While the chapters have titles such as Hair Loss, Chest Pain and Nausea, they divulge much more than the medical ailments of a village. Through the fictional stories of characters treated by Dr. Kanaaneh (although fictional they are concocted out of multiple, real patients of his), the author invites us to share in their memories, struggles and hopes, and, with them, paints a rich portrait of village life and its social customs. Truths about the Palestine- Israel conflict are peppered throughout these tales and we learn much about less touched upon aspects of its history.
Identity is a central theme of Chief Complaint. Kanaaneh is a Palestinian citizen of Israel, which he defines as a “schizophrenic existence”. While 85% of the Palestinian residents of what is now known as Israel fled their homes in the 1948 Nakba (the ethnic cleansing of Palestinians with the founding of the State of Israel), some stayed behind. Like Kanaaneh, they must now negotiate the complexities of being a Palestinian living in a state that refuses to acknowledge their struggle, both past and present.
The author uses this collection of vignettes to, in his words, “bring our (the Palestinian citizens of Israel) existence to light, to sing out our pleasure and pain, to echo our sense of alienation and dispossession, to face up to the dilemma of this schizophrenic identity...”

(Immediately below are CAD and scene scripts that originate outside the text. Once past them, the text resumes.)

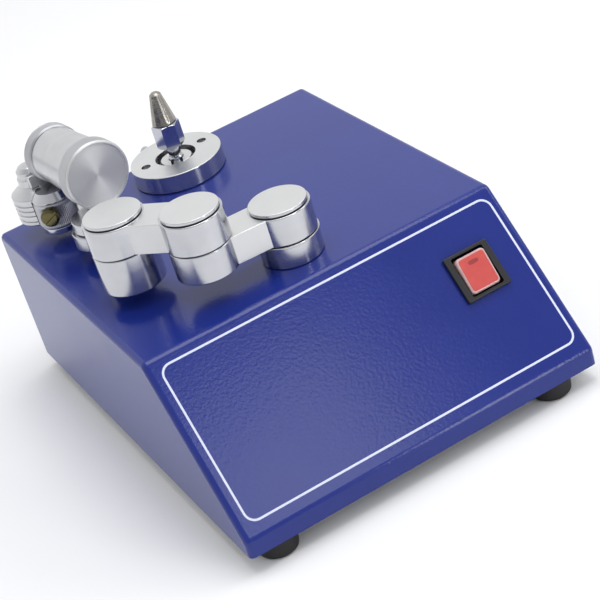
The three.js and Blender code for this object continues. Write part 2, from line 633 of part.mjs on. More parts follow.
const post = softRod(EYE_R, TOP + GAP, TOP + POST_H, 0.4, ...shoulder)
  .add(softRod(POST_RIM_R, TOP + POST_H - POST_RIM_H, TOP + POST_H, 0.3, ...shoulder, 36))
  .subtract(bore(shoulder, PIN_R + FIT, TOP - 5, TOP + 50));
part(machine, 'arm_post', post, satinAluminium);
const shoulderPin = rod(PIN_R, TOP - 9, lowerTo + CAP_GROOVE - GAP, ...shoulder, 24)
  .add(softRod(7, TOP - WALL - GAP - 5.5, TOP - WALL - GAP, 0.5, ...shoulder, 6));
part(machine, 'shoulder_pin', shoulderPin, chrome);

const blind = 2.4; // floor left under a blind bore
const lowerLink = eye(shoulder, lowerFrom, lowerTo)
  .add(eye(elbow, lowerFrom, lowerTo))
  .add(bar(shoulder, elbow, BAR_W, lowerFrom + 0.1, lowerTo - 0.1))
  .subtract(bore(shoulder, BUSH_R + FIT, lowerFrom - 5, lowerTo + 5))
  .subtract(bore(elbow, PIN_R + FIT, lowerFrom + blind, lowerTo + 5));
part(machine, 'lower_link', lowerLink, satinAluminium);
const upperLink = eye(elbow, upperFrom, upperTo)
  .add(eye(wrist, upperFrom, upperTo))
  .add(bar(elbow, wrist, BAR_W, upperFrom + 0.1, upperTo - 0.1))
  .subtract(bore(elbow, BUSH_R + FIT, upperFrom - 5, upperTo + 5))
  .subtract(bore(wrist, PIN_R + FIT, upperFrom - 5, upperTo + 5));
part(machine, 'upper_link', upperLink, satinAluminium);
const wristBarTo = wristFrom + WRIST_BAR_H;
const wristLink = eye(wrist, wristFrom, wristTo)
  .add(eye(swivel, wristFrom, wristBarTo, WRIST_EYE_R))
  .add(bar(wrist, swivel, BAR_W, wristFrom + 0.1, wristBarTo - 0.1))
  .subtract(bore(wrist, BUSH_R + FIT, wristFrom + blind, wristTo + 5))
  .subtract(bore(swivel, PIN_R + FIT, wristFrom + blind, wristTo + 5));
part(machine, 'wrist_link', wristLink, satinAluminium);

const elbowPin = rod(PIN_R, lowerFrom + blind + GAP, upperTo + CAP_GROOVE - GAP, ...elbow, 24);
part(machine, 'elbow_pin', elbowPin, chrome);
const wristPin = rod(PIN_R, wristFrom + blind + GAP, upperTo + CAP_GROOVE - GAP, ...wrist, 24);
part(machine, 'wrist_pin', wristPin, chrome);

const bushes = {
  shoulder: [shoulder, lowerFrom + GAP, lowerTo - GAP],
  elbow: [elbow, upperFrom + GAP, upperTo - GAP],
  wrist: [wrist, wristFrom + blind + GAP, wristTo - GAP],
};
for (const [name, [place, z0, z1]] of Object.entries(bushes)) {
  part(machine, `${name}_bush`, ring(BUSH_R, PIN_R + FIT, z0, z1, ...place, 24), bronze);
}
const caps = { shoulder: [shoulder, lowerTo], elbow: [elbow, upperTo], wrist: [wrist, upperTo] };
for (const [name, [place, z]] of Object.entries(caps)) {
  const cap = softRod(CAP_R, z + CAP_GROOVE, z + CAP_GROOVE + CAP_T, 0.3, ...place, 32);
  part(machine, `${name}_cap`, cap, satinAluminium);
}

// ---- Guide head ----
const head = new THREE.Group();
head.position.set(swivel[0], swivel[1], 0);
head.rotation.z = HEAD_TURN * DEG;
machine.add(head);

const drumZ = TOP + DRUM_LIFT;
const knobBack = KNOB_FACE + KNOB_T;
const drumFront = knobBack + PLAY;
const drumBack = drumFront + DRUM_L;
const discFront = drumBack + PLAY;
const discBack = discFront + DISC_T;
const chuckY = discBack + CHUCK_FROM_DISC;
const blockY = chuckY + BLOCK_BEHIND;
const pedestalFrom = wristBarTo + PLAY;
const drumBore = TILT_SHAFT_R + FIT;

function drumShape(extra) {
  return alongY(turned([
    [0, drumFront - extra], [DRUM_R_FRONT + extra, drumFront - extra], [DRUM_R_BACK + extra, drumBack + extra],
    [0, drumBack + extra],
  ], 0, 0, 32), DRUM_X, drumZ);
}

const swivelPinTop = pedestalFrom + 9;
const neckY = drumFront + 11;
const pedestal = softRod(PEDESTAL_R, pedestalFrom, pedestalFrom + 6, 0.5)
  .add(rod(PEDESTAL_NECK_R, pedestalFrom + 1, drumZ, DRUM_X, neckY, 32))
  .subtract(drumShape(GAP))
  .subtract(bore([0, 0], PIN_R + FIT, pedestalFrom - 5, swivelPinTop + GAP));
part(head, 'head_pedestal', pedestal, satinAluminium);
const swivelPin = rod(PIN_R, wristFrom + blind + GAP, swivelPinTop, 0, 0, 24);
part(head, 'swivel_pin', swivelPin, chrome);

const drum = drumShape(0).subtract(alongY(rod(drumBore, drumFront - 5, drumBack + 5, 0, 0, 24), DRUM_X, drumZ));
part(head, 'drum_sleeve', drum, turnedAluminium);

const knobBore = 6;
const plateBack = discBack + GAP + TAIL_DEEP;
const tiltShaft = rod(TILT_SHAFT_R, knobBack - knobBore + GAP, plateBack, 0, 0, 24)
  .subtract(rod(CARRIER_SCREW_R + FIT, plateBack - 6 - GAP, plateBack + 5, 0, 0, 20));
part(head, 'tilt_shaft', alongY(tiltShaft, DRUM_X, drumZ), chrome);
const knob = turned([
  [0, KNOB_FACE + 0.5], [KNOB_R - 1.6, KNOB_FACE + 0.5], [KNOB_R - 1.3, KNOB_FACE],
  [KNOB_R - 0.4, KNOB_FACE], [KNOB_R, KNOB_FACE + 0.4], [KNOB_R, knobBack - 0.4], [KNOB_R - 0.4, knobBack],
  [0, knobBack],
], 0, 0, 32).subtract(rod(drumBore, knobBack - knobBore, knobBack + 5, 0, 0, 24));
part(head, 'tilt_knob', alongY(knob, DRUM_X, drumZ), turnedAluminium);
const disc = softRod(DISC_R, discFront, discBack, 0.6, 0, 0, 32)
  .subtract(rod(drumBore, discFront - 5, discBack + 5, 0, 0, 24));
part(head, 'index_disc', alongY(disc, DRUM_X, drumZ), turnedAluminium);

// Carrier: plate behind the disc, neck, round block, and the boss that holds the chuck.
const noseFrom = TOP + NOSE_LIFT;
const sleeveFrom = noseFrom + NOSE_H + GAP;
const sleeveTo = sleeveFrom + CHUCK_H;
const bossFrom = sleeveTo + PLAY;
const bossTo = drumZ - DISC_R - GAP;
const plateFrom = discBack + GAP;
const collarZ = bossTo + 1;
const neckTop = drumZ - 4;
const carrierPlate = alongY(rod(12, plateFrom, plateBack - GAP, 0, 0, 32), DRUM_X, drumZ);
const carrierBlock = turned([
  [0, noseFrom + 4], [BLOCK_R - 0.6, noseFrom + 4], [BLOCK_R, noseFrom + 4.6], [BLOCK_R, bossFrom + 1],
  [7.6, collarZ], [7.6, collarZ + 4], [6.8, collarZ + 4.4], [6.8, neckTop - 3], [5, neckTop - 0.8],
  [2, neckTop], [0, neckTop],
], BLOCK_X, blockY);
const boss = turned([
  [0, bossFrom], [CHUCK_R, bossFrom], [CHUCK_R, bossFrom + 0.8], [BOSS_TOP_R, bossTo], [0, bossTo],
], CHUCK_X, chuckY);
const carrier = carrierBlock
  .add(boss)
  .add(block([BLOCK_X, plateFrom, bossTo - 1], [DRUM_X + 6, plateBack - GAP, drumZ]))
  .add(block([BLOCK_X - 5, plateFrom, collarZ], [BLOCK_X + 5, blockY, neckTop - 4]))
  .add(carrierPlate)
  .subtract(rod(CHUCK_R + PLAY, TOP, bossFrom, CHUCK_X, chuckY))
  .subtract(rod(SPIGOT_TOP_R + FIT, TOP, bossTo - BOSS_ROOF, CHUCK_X, chuckY, 32))
  .subtract(alongY(rod(drumBore, discFront, plateBack + 5, 0, 0, 24), DRUM_X, drumZ));
part(head, 'chuck_carrier', carrier, turnedAluminium);
const endScrew = rod(CARRIER_SCREW_R, plateBack - 6, plateBack + GAP + 1, 0, 0, 20)
  .add(softRod(6.5, plateBack + GAP, plateBack + GAP + 2.6, 0.5, 0, 0, 6));
part(head, 'carrier_screw', alongY(endScrew, DRUM_X, drumZ), zincSteel);

// Chuck: knurled sleeve that turns in the boss, nose ring and brass clamp screw.
const clampZ = sleeveFrom + CLAMP_LIFT;
const clampAxis = (solid) => alongY(solid, 0, clampZ).rotate([0, 0, CLAMP_ANGLE - 90])
  .translate([CHUCK_X, chuckY, 0]);
const spigotTop = bossTo - BOSS_ROOF - PLAY;
const sleeve = turned([
  [0, sleeveFrom], [CHUCK_R - 0.5, sleeveFrom], [CHUCK_R, sleeveFrom + 0.5], [CHUCK_R, sleeveTo - 0.5],
  [CHUCK_R - 0.5, sleeveTo], [SPIGOT_TOP_R, sleeveTo], [SPIGOT_TOP_R, spigotTop], [0, spigotTop],
], CHUCK_X, chuckY, 32)
  .subtract(rod(CHUCK_BORE_R, TOP, spigotTop - 1.5, CHUCK_X, chuckY, 24))
  .subtract(clampAxis(rod(CLAMP_SCREW_R + FIT, 2, 20, 0, 0, 20)));
part(head, 'chuck_sleeve', sleeve, turnedAluminium);
const nose = softRod(NOSE_R, noseFrom, noseFrom + NOSE_H, 0.4, CHUCK_X, chuckY, 32)
  .subtract(rod(CHUCK_BORE_R, TOP, TOP + 20, CHUCK_X, chuckY, 24));
part(head, 'nose_ring', nose, chrome);
const clampHead = softRod(CLAMP_R, CHUCK_R + PLAY, CHUCK_R + 5, 0.7, 0, 0, 28)
  .subtract(block([-6, -0.6, CHUCK_R + 3.8], [6, 0.6, CHUCK_R + 6]));
const clampScrew = rod(CLAMP_SCREW_R, CHUCK_BORE_R + 0.2, CHUCK_R + 1, 0, 0, 20).add(clampHead);
part(head, 'clamp_screw', clampAxis(clampScrew), brass);

const sharpener = new THREE.Group();
sharpener.add(machine);
export default sharpener;
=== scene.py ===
import json
import math

import bmesh
import bpy
import numpy as np
from mathutils import Matrix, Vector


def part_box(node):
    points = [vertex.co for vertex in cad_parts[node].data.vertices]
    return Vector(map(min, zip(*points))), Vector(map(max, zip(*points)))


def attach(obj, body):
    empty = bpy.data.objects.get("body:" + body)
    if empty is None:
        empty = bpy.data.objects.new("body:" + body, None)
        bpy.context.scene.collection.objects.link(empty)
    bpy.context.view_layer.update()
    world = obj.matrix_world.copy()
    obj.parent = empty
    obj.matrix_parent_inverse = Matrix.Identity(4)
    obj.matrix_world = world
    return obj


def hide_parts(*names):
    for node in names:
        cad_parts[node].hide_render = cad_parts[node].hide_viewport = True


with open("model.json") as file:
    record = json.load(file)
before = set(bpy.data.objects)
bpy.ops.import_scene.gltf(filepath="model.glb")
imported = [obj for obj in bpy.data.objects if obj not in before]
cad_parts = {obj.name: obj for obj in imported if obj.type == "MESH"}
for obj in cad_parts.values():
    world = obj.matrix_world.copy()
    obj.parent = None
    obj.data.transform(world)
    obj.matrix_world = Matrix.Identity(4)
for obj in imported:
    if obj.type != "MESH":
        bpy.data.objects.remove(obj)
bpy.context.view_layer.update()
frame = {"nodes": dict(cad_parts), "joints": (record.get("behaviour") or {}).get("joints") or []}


# ---------------------------------------------------------------------------------------------
# Studio. A seamless pale sweep, a bright overcast dome and four soft lights, as small products
# are shot. The camera stands to the left of the machine's front and looks down, a little rolled.
# ---------------------------------------------------------------------------------------------
MM = 0.001
UP = np.array([0.0, 0.0, 1.0])
AZIMUTH, ELEVATION, ROLL = (math.radians(a) for a in (-20.08, 29.61, 17.56))
CAMERA_PLACE = np.array([-280.8, -797.1, 521.8]) * MM
LENS = 110.5
SENSOR = 36.0


def direction(azimuth, elevation):
    """Unit vector towards a place at that azimuth, counted from -Y towards +X, and elevation."""
    flat = math.cos(elevation)
    return np.array([math.sin(azimuth) * flat, -math.cos(azimuth) * flat, math.sin(elevation)])


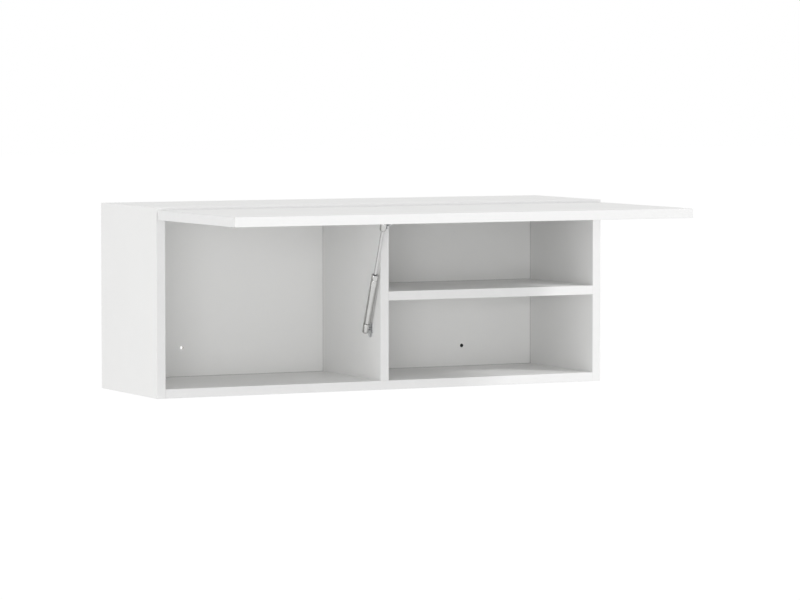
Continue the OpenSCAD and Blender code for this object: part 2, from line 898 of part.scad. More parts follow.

Through this compilation of memories, he has set himself the task of “breaking the imposed silence and isolation of the Palestinian community of Israel”. The villagers have faced many adversaries and bare the scars of endurance-from the challenge of resistance and the pain of collaboration- the patients whose sons are forced to work on construction sites building Israeli homes on stolen land, to their poverty and pride - like one of Dr. Kanaaneh’s patients that pays for treatment with her chickens' eggs instead of accepting charity.
The short stories in Chief Complaint are imbued with a poignance and nostalgia, delivering important historical context through easy to read, individual tales. In it’s totality, the book, as Kanaaneh says in his preface, conveys the community’s fundamental chief complaint: it conflicted relationship with the State of Israel.